2018 JLT One-Day Cup
- Dates: 16 September 2018 – 10 October 2018
- Administrator: Cricket Australia
- Cricket format: List A
- Tournament format: Round-robin tournament
- Host(s): Townsville, Sydney, Perth, Melbourne
- Champions: Victoria (6th title)
- Participants: 6
- Matches: 20
- Player of the series: Ben McDermott (TAS)
- Most runs: Chris Lynn (QLD) (452 runs)
- Most wickets: Andrew Tye (WA) Gurinder Sandhu (TAS) (18 wickets each)

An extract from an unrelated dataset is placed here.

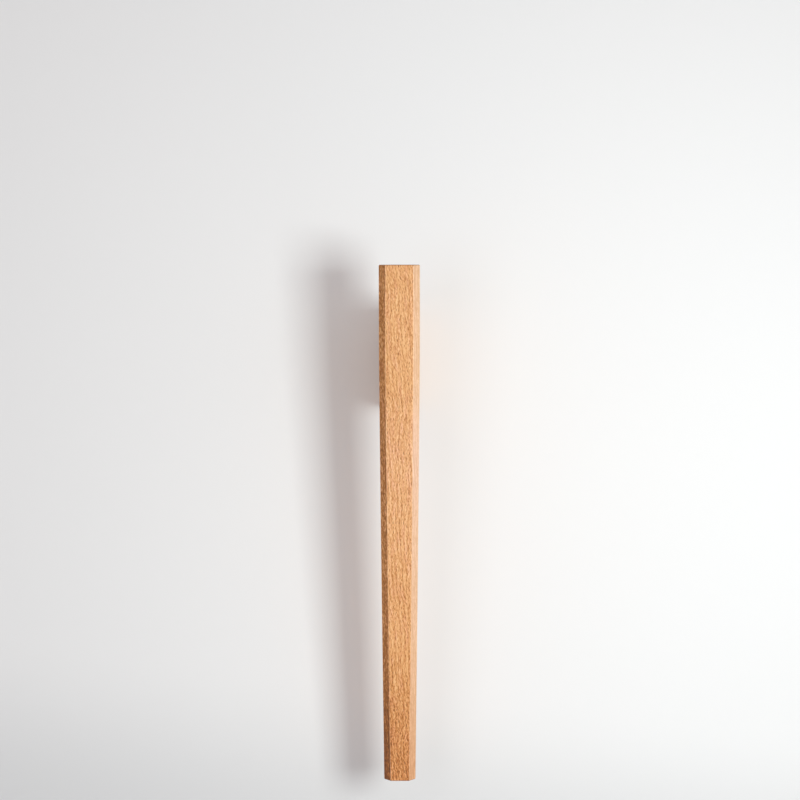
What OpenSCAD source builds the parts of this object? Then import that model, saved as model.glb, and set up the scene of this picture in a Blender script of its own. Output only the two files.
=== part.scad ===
// Slim wall vase: a tapered, chamfered hardwood bar that leans out from the wall at its top.
// It is bored for a glass tube, and a stand-off block carries it on a dovetail wall cleat.
// Millimetres, +Z up. The wall is the plane y = 0 and the room is at -Y.
// The origin is on the wall, midway between the two wall screws.

/* [Body] */
// Length of the body along its own axis
body_l = 410; // [330:5:500]
// Width and depth of the body above its taper
body_w = 32; // [31:0.5:40]
// Width and depth of the body at its foot
foot_w = 25; // [16:0.5:30]
// Length of the straight stretch below the top
straight_l = 62; // [20:1:120]
// Bow of the tapering sides, where 1 is a straight taper
taper_bow = 1.2; // [1:0.05:1.5]
// Leg of the long chamfers at the top
top_chamfer = 5; // [3:0.5:6]
// Leg of the long chamfers at the foot
foot_chamfer = 5; // [2:0.5:6]
// Eased edge round both ends
end_ease = 0.8; // [0.4:0.1:1.2]
// Angle by which the body leans out, in degrees
lean = 5; // [0:0.5:8]

/* [Glass tube] */
// Outside diameter of the tube
tube_d = 26; // [20:0.5:27]
// Thickness of the glass
tube_wall = 1; // [0.8:0.1:1.5]
// Length of the tube, with its round bottom
tube_l = 120; // [90:1:180]
// Depth of the tube's rim below the top of the wood
tube_recess = 1; // [0.5:0.5:5]
// Play all round the tube in its bore
tube_play = 0.3; // [0.2:0.05:0.5]
// Eased edge of the bore's mouth
bore_ease = 0.6; // [0.3:0.1:0.9]
// Thickness of the pad under the tube
pad_t = 3; // [1:0.5:6]

/* [Stand-off block] */
// Distance from the wall to the back of the body, at the middle of the block
standoff = 78; // [50:1:110]
// Height of the block
block_h = 84; // [70:1:110]
// Width of the block
block_w = 20; // [19:0.5:22]
// Eased long edges of the block
block_ease = 1; // [0.5:0.25:1.5]
// Distance from the top of the body to the middle of the block, along the body
block_drop = 71; // [50:0.5:90]
// Gap between the back of the block and the wall
wall_gap = 0.5; // [0.3:0.1:1.5]
// Diameter of the dowels in the joint
dowel_d = 3; // [2.5:0.5:4]
// Distance between the two dowels of a pair
dowel_pitch = 15; // [12:0.5:16]
// Distance from the end of the block to a pair of dowels
dowel_edge = 15; // [8:1:25]
// Length of a dowel in the block
dowel_seat = 7; // [5:0.5:12]
// Wood left between a dowel's end and the bore
dowel_cover = 1; // [0.6:0.1:1.5]

/* [Wall cleat] */
// Height of the cleat
cleat_h = 60; // [52:1:68]
// Thickness of the cleat
cleat_t = 7.5; // [6:0.5:10]
// Width of the cleat at the wall
cleat_back_w = 9; // [8:0.5:10]
// Width of the cleat at its front
cleat_front_w = 13; // [12:0.5:14]
// Corner cut at the cleat's ends, which guides the block on
cleat_lead = 2; // [1:0.5:3]
// Play between cleat and channel
slide_play = 0.3; // [0.25:0.05:0.5]

/* [Wall screws] */
// Distance from an end of the cleat to a screw's axis
screw_edge = 10; // [8:0.5:12]
// Outside diameter of a screw's thread
screw_d = 4; // [3.5:0.5:4.5]
// Diameter of a screw's plain shank, in the cleat
shank_d = 3; // [2.5:0.1:3.2]
// Length of plain shank past the back of the cleat
shank_past = 0.2; // [0.15:0.05:0.3]
// Diameter of a screw's head
screw_head_d = 8; // [6.5:0.5:9]
// Length of a screw
screw_l = 35; // [25:1:45]
// Depth of a screw's head below the front of the cleat
screw_sink = 0.3; // [0.2:0.1:0.6]
// Length of a screw's point
screw_tip = 5; // [3:0.5:8]
// Play between a screw and the cleat
screw_play = 0.15; // [0.1:0.05:0.3]
// Width of a slot in the cross recess
recess_w = 1.1; // [0.8:0.1:1.4]
// Length of a slot in the cross recess
recess_l = 4.6; // [3.6:0.2:5.4]
// Depth of the cross recess
recess_t = 1.8; // [1.2:0.1:2.2]

/* [Hidden] */
$fn = 96;

// Overrun of every cut past the surface that it opens
overrun = 1;
// Gap where one loose piece rests on another
seat_gap = 0.3;
// Play round a glued dowel or pad
glue_play = 0.05;
// Flat lip round a screw's head
head_lip = 0.4;
// Steps of the bowed taper
taper_steps = 4;
// Thickness of the slabs whose overlap is the bar
slab_t = 2 * body_w;

tube_r = tube_d / 2;
tube_in_r = tube_r - tube_wall;
bore_r = tube_r + tube_play;
bore_t = tube_recess + tube_l + seat_gap + pad_t;

// Where the body's axis crosses the level of the origin
axis_y = -(standoff + body_w / 2 / cos(lean));

screw_r = screw_d / 2;
shank_r = shank_d / 2;
head_r = screw_head_d / 2;
screw_rise = cleat_h / 2 - screw_edge;
dowel_rise = block_h / 2 - dowel_edge;
dowel_x = dowel_pitch / 2;

// Share of the taper that is done at a distance s below the top
function taper_share(s) = s <= straight_l ? 0 : pow((s - straight_l) / (body_l - straight_l), taper_bow);
function width_at(s) = body_w - (body_w - foot_w) * taper_share(s);
function chamfer_at(s) = top_chamfer - (top_chamfer - foot_chamfer) * taper_share(s);

// Distance from the axis to a side face (false) or to a chamfer's face (true)
function reach_at(s, corner) = corner ? (width_at(s) - chamfer_at(s)) / sqrt(2) : width_at(s) / 2;

// Stations down the bar between its two eased ends
stations = [
    end_ease,
    for (i = [0 : taper_steps - 1]) straight_l + (body_l - straight_l) * i / taper_steps,
    body_l - end_ease
];

// One side of the bar's outline, from the top down
function half_outline(corner) = [
    [reach_at(0, corner) - end_ease, 0],
    for (s = stations) [reach_at(s, corner), -s],
    [reach_at(body_l, corner) - end_ease, -body_l]
];

// A slab with the bar's outline, turned about the bar's axis
module outline_slab(turn, corner) {
    side = half_outline(corner);
    other = [for (i = [len(side) - 1 : -1 : 0]) [-side[i][0], side[i][1]]];
    rotate([90, 0, turn])
        linear_extrude(height = slab_t, center = true)
            polygon(concat(side, other));
}

// The bar before it is bored: the overlap of two slabs across its sides and two across its corners
module bar() {
    intersection() {
        outline_slab(0, false);
        outline_slab(90, false);
        outline_slab(45, true);
        outline_slab(-45, true);
    }
}

// Puts pieces that are drawn with the body upright, and its top at z = 0, where the body leans
module leaning() {
    translate([0, axis_y, 0])
        rotate([lean, 0, 0])
            translate([0, 0, block_drop])
                children();
}

// Depth of a dowel in the back of the body, at a distance s below the top
function dowel_bite(s) =
    width_at(s) / 2 - sqrt(pow(bore_r, 2) - pow(dowel_x - dowel_d / 2, 2)) - dowel_cover;

// A pair of dowels across the joint between block and body, at a height above the block's middle
module dowel_pair(rise, play) {
    s = block_drop - rise;
    bite = dowel_bite(s);
    for (side = [-1, 1])
        translate([side * dowel_x, width_at(s) / 2 + dowel_seat + play, -s])
            rotate([90, 0, 0])
                cylinder(d = dowel_d + 2 * play, h = bite + dowel_seat + 2 * play);
}

module all_dowels(play) {
    dowel_pair(dowel_rise, play);
    dowel_pair(-dowel_rise, play);
}

// The bored bar of the vase
module vase_body() {
    color("burlywood")
        leaning()
            difference() {
                bar();
                translate([0, 0, -bore_t])
                    cylinder(r = bore_r, h = bore_t + overrun);
                translate([0, 0, -bore_ease])
                    cylinder(r1 = bore_r, r2 = bore_r + bore_ease + overrun, h = bore_ease + overrun);
                all_dowels(glue_play);
            }
}

// Section of the cleat, or of its channel when it is grown by the play
module dovetail(play) {
    back = cleat_back_w / 2 + play;
    front = cleat_front_w / 2 + play;
    flare = (front - back) / cleat_t;
    deep = cleat_t + play;
    polygon([
        [back - flare * play, play],
        [back + flare * deep, -deep],
        [-back - flare * deep, -deep],
        [-back + flare * play, play]
    ]);
}

// The block between wall and body, with its channel open at the bottom and stopped at the top
module standoff_block() {
    half_w = block_w / 2;
    half_h = block_h / 2;
    channel_h = half_h + cleat_h / 2 + seat_gap;
    color("burlywood")
        difference() {
            translate([0, -wall_gap, 0])
                rotate([90, 0, 0])
                    linear_extrude(height = standoff + body_w / 2)
                        polygon([
                            [half_w - block_ease, half_h], [half_w, half_h - block_ease],
                            [half_w, block_ease - half_h], [half_w - block_ease, -half_h],
                            [block_ease - half_w, -half_h], [-half_w, block_ease - half_h],
                            [-half_w, half_h - block_ease], [block_ease - half_w, half_h]
                        ]);
            leaning() bar();
            leaning() all_dowels(glue_play);
            translate([0, 0, -half_h - overrun])
                linear_extrude(height = channel_h + overrun)
                    dovetail(slide_play);
        }
}

// Two dowels near the top of the block
module upper_dowels() {
    color("tan") leaning() dowel_pair(dowel_rise, 0);
}

// Two dowels near the bottom of the block
module lower_dowels() {
    color("tan") leaning() dowel_pair(-dowel_rise, 0);
}

// The felt disc at the bottom of the bore
module tube_pad() {
    color("dimgray")
        leaning()
            translate([0, 0, -bore_t])
                cylinder(r = bore_r - glue_play, h = pad_t);
}

// The glass tube, with a round bottom and a fire-polished rim
module glass_tube() {
    straight = tube_l - tube_r - tube_wall / 2;
    color("lightcyan", 0.5)
        leaning()
            translate([0, 0, tube_r - tube_recess - tube_l])
                rotate_extrude()
                    union() {
                        difference() {
                            intersection() {
                                circle(r = tube_r);
                                translate([0, -tube_r]) square([tube_r, tube_r]);
                            }
                            circle(r = tube_in_r);
                        }
                        translate([tube_in_r, 0]) square([tube_wall, straight]);
                        translate([tube_r - tube_wall / 2, straight]) circle(d = tube_wall);
                    }
}

// The dovetail cleat on the wall, with two countersunk screw holes
module wall_cleat() {
    half_w = cleat_front_w / 2;
    half_h = cleat_h / 2;
    color("silver")
        difference() {
            intersection() {
                translate([0, 0, -half_h])
                    linear_extrude(height = cleat_h)
                        dovetail(0);
                rotate([90, 0, 0])
                    linear_extrude(height = cleat_t)
                        polygon([
                            [half_w - cleat_lead, half_h], [half_w, half_h - cleat_lead],
                            [half_w, cleat_lead - half_h], [half_w - cleat_lead, -half_h],
                            [cleat_lead - half_w, -half_h], [-half_w, cleat_lead - half_h],
                            [-half_w, half_h - cleat_lead], [cleat_lead - half_w, half_h]
                        ]);
            }
            for (side = [-1, 1])
                translate([0, 0, side * screw_rise])
                    screw_hole();
        }
}

// A countersunk hole through the cleat, along Y
module screw_hole() {
    hole_r = screw_r + screw_play;
    mouth_r = head_r + screw_play;
    seat = cleat_t - screw_sink - head_lip;
    rotate([90, 0, 0]) {
        translate([0, 0, -overrun])
            cylinder(r = hole_r, h = cleat_t + 2 * overrun);
        translate([0, 0, seat - mouth_r + hole_r])
            cylinder(r1 = hole_r, r2 = mouth_r, h = mouth_r - hole_r);
        translate([0, 0, seat])
            cylinder(r = mouth_r, h = cleat_t - seat + overrun);
    }
}

// A countersunk screw with a cross recess; its thread, drawn as a cylinder, is in the wall
module screw() {
    face = cleat_t - screw_sink;
    neck = face - head_lip - head_r + shank_r;
    point = face - screw_l;
    color("gainsboro")
        rotate([90, 0, 0])
            difference() {
                rotate_extrude()
                    polygon([
                        [0, face], [head_r, face], [head_r, face - head_lip], [shank_r, neck],
                        [shank_r, -shank_past], [screw_r, -shank_past], [screw_r, point + screw_tip],
                        [0, point]
                    ]);
                for (turn = [0, 90])
                    rotate([0, 0, turn])
                        translate([-recess_l / 2, -recess_w / 2, face - recess_t])
                            cube([recess_l, recess_w, recess_t + overrun]);
            }
}

module upper_screw() {
    translate([0, 0, screw_rise]) screw();
}

module lower_screw() {
    translate([0, 0, -screw_rise]) screw();
}

vase_body();
standoff_block();
upper_dowels();
lower_dowels();
tube_pad();
glass_tube();
wall_cleat();
upper_screw();
lower_screw();
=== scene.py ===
"""Slim wall vase in oiled beech: the looks of its pieces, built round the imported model. Metres, +Z up."""
import math

import bpy
import numpy as np
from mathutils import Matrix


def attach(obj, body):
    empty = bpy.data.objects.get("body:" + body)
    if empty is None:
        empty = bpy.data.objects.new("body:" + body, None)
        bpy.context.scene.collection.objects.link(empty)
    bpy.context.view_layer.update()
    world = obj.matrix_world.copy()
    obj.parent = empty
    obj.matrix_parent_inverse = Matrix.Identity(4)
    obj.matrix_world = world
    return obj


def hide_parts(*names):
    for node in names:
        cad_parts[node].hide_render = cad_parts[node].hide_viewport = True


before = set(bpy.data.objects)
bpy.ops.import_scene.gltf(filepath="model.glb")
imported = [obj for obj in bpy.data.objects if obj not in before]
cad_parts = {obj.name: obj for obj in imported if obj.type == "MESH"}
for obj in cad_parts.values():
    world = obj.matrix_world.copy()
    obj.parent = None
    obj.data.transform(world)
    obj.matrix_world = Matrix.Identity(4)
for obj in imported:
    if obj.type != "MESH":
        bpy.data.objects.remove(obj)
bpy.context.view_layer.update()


# Body: one bar of beech, square with chamfered corners, that tapers to its foot and leans out at the top.
# It is sawn and planed to shape, bored from the top for the glass tube, eased along every edge, and oiled.
# Two pairs of dowel holes in its back take the joint to the stand-off block.
BODY_L = 0.410
BODY_W = 0.032
FOOT_W = 0.025
STRAIGHT_L = 0.062
TAPER_BOW = 1.2
TOP_CHAMFER = 0.005
FOOT_CHAMFER = 0.005
END_EASE = 0.0008
ARRIS_R = 0.0010
LEAN = math.radians(5)
STANDOFF = 0.078
BLOCK_DROP = 0.071
BORE_R = 0.0133
BORE_T = 0.1243
BORE_EASE = 0.0006
DOWEL_R = 0.0015
DOWEL_X = 0.0075
DOWEL_RISE = 0.027
DOWEL_SEAT = 0.007
DOWEL_COVER = 0.001
EIGHTH_TURN = math.pi / 4
AXIS_Y = -(STANDOFF + BODY_W / 2 / math.cos(LEAN))
BODY_TOP = np.array([0, AXIS_Y - BLOCK_DROP * math.sin(LEAN), BLOCK_DROP * math.cos(LEAN)])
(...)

= 2018–19 JLT One-Day Cup =

Cricket tournament

The 2018 JLT One-Day Cup was the 50th season of the official List A domestic cricket competition in Australia. It was played over a four-week period at the start of the domestic season to separate its schedule from the Sheffield Shield season. The tournament was held in Townsville, Sydney, Perth and Melbourne. Fox Cricket broadcast 13 matches from the tournament. The tournament was sponsored by Jardine Lloyd Thompson.

==Points table==

RESULT POINTS:

- Win – 4
- Tie – 2 each
- No Result – 2 each
- Loss – 0
- Bonus Point – 1 (Run rate 1.25 times that of opposition.)
- Additional Bonus Point – 1 (Run rate twice that of opposition.)

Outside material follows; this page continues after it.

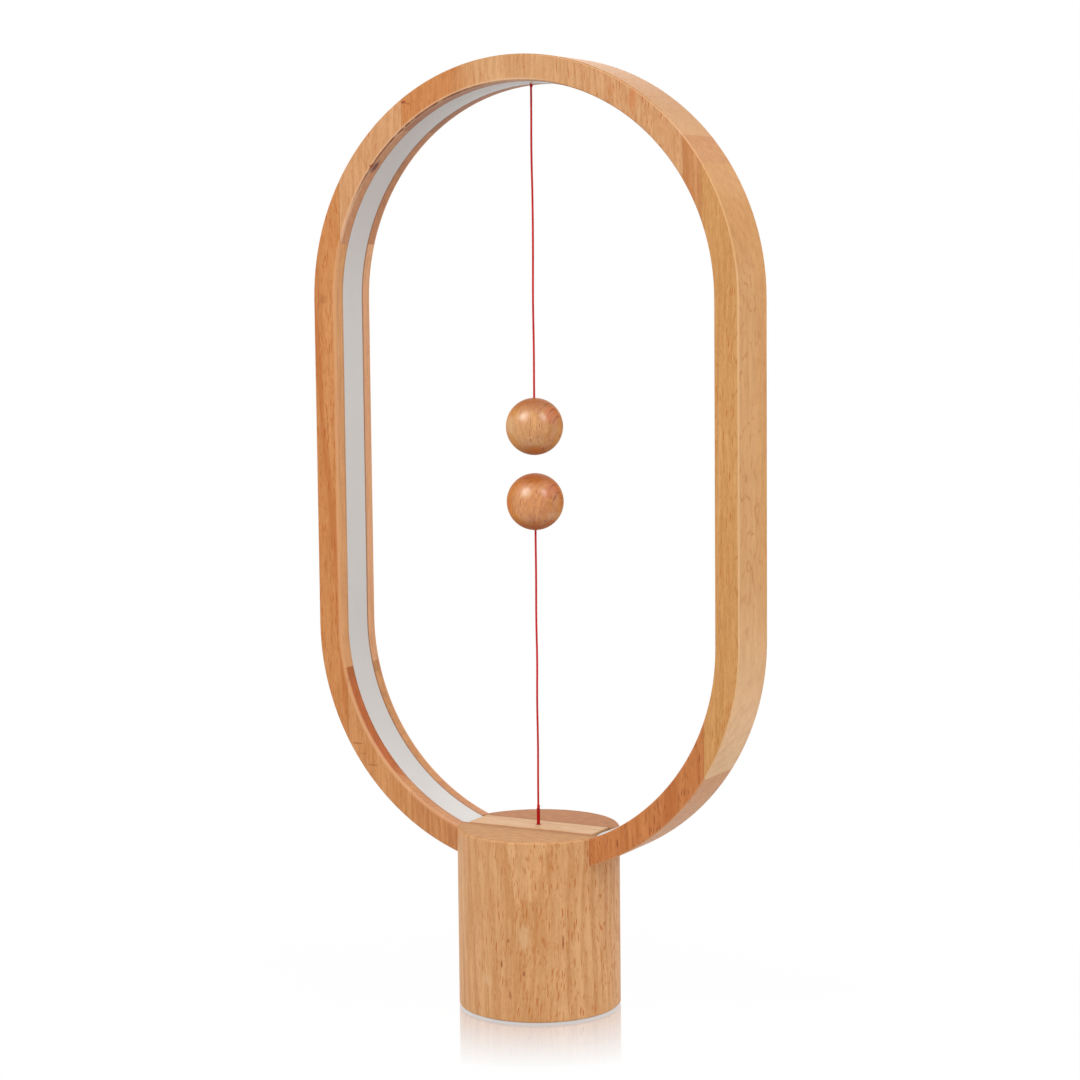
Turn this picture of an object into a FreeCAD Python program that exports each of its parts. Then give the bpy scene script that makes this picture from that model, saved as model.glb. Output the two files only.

| Pos | Team | Pld | W | L | T | NR | BP | Pts | NRR |
|---|---|---|---|---|---|---|---|---|---|
| 1 | Western Australia | 5 | 5 | 0 | 0 | 0 | 3 | 23 | 1.945 |
| 2 | Tasmania | 5 | 3 | 2 | 0 | 0 | 1 | 13 | −0.257 |
| 3 | South Australia | 5 | 2 | 3 | 0 | 0 | 1 | 9 | −0.174 |
| 4 | Victoria | 5 | 2 | 3 | 0 | 0 | 1 | 9 | −0.464 |
| 5 | New South Wales | 5 | 2 | 3 | 0 | 0 | 1 | 9 | −0.484 |
| 6 | Queensland | 5 | 1 | 4 | 0 | 0 | 1 | 5 | −0.322 |

==Squads==
The following squads were named:

| New South Wales | Queensland | South Australia | Tasmania | Victoria | Western Australia |
|---|---|---|---|---|---|
| Kurtis Patterson (c); Sean Abbott; Harry Conway; Trent Copeland; Pat Cummins; Ben Dwarshuis; Jack Edwards; Mickey Edwards; Ryan Gibson; Chris Green; Moises Henriques; Daniel Hughes; Nick Larkin; Jay Lenton; Peter Nevill; Steve O'Keefe; Daniel Sams; Jason Sangha; | Jimmy Peirson (c); Chris Lynn (c); Xavier Bartlett; Max Bryant; Joe Burns; Luke Feldman; Sam Heazlett; Charlie Hemphrey; Lachlan Pfeffer; Jack Prestwidge; Billy Stanlake; Mark Steketee; Mitchell Swepson; Sam Truloff; Jack Wildermuth; | Jake Lehmann (c); Alex Carey; Tom Cooper; Callum Ferguson; Spencer Johnson; Joe Mennie; Harry Nielsen; Kane Richardson; Luke Robins; Alex Ross; Chadd Sayers; Cameron Valente; Jake Weatherald; Daniel Worrall; Adam Zampa; | George Bailey (c); Jackson Bird; Nicholas Buchanan; Jake Doran; James Faulkner; Ben McDermott; Riley Meredith; Simon Milenko; Tom Rogers; Clive Rose; Gurinder Sandhu; Jordan Silk; Aaron Summers; Matthew Wade; Beau Webster; | Peter Handscomb (c); Wes Agar; Scott Boland; Jackson Coleman; Travis Dean; Seb Gotch; Marcus Harris; Mackenzie Harvey; Nic Maddinson; Glenn Maxwell; Tom O'Connell; Matthew Short; Will Sutherland; Chris Tremain; Cameron White; | Ashton Turner (c); Ashton Agar; Will Bosisto; Hilton Cartwright; Nathan Coulter-Nile; Cameron Green; Josh Inglis; Matt Kelly; Simon Mackin; Joel Paris; Josh Philippe; Jhye Richardson; D'Arcy Short; Marcus Stoinis; Andrew Tye; Usman Qadir; Jonathan Wells; Sam Whiteman; |

New South Wales captain Peter Nevill was ruled out of the tournament after suffering a broken thumb while batting in the nets at the WACA Ground prior to the start of the Blues' campaign. He was replaced in the squad by Jay Lenton, while Kurtis Patterson assumed captaincy duties.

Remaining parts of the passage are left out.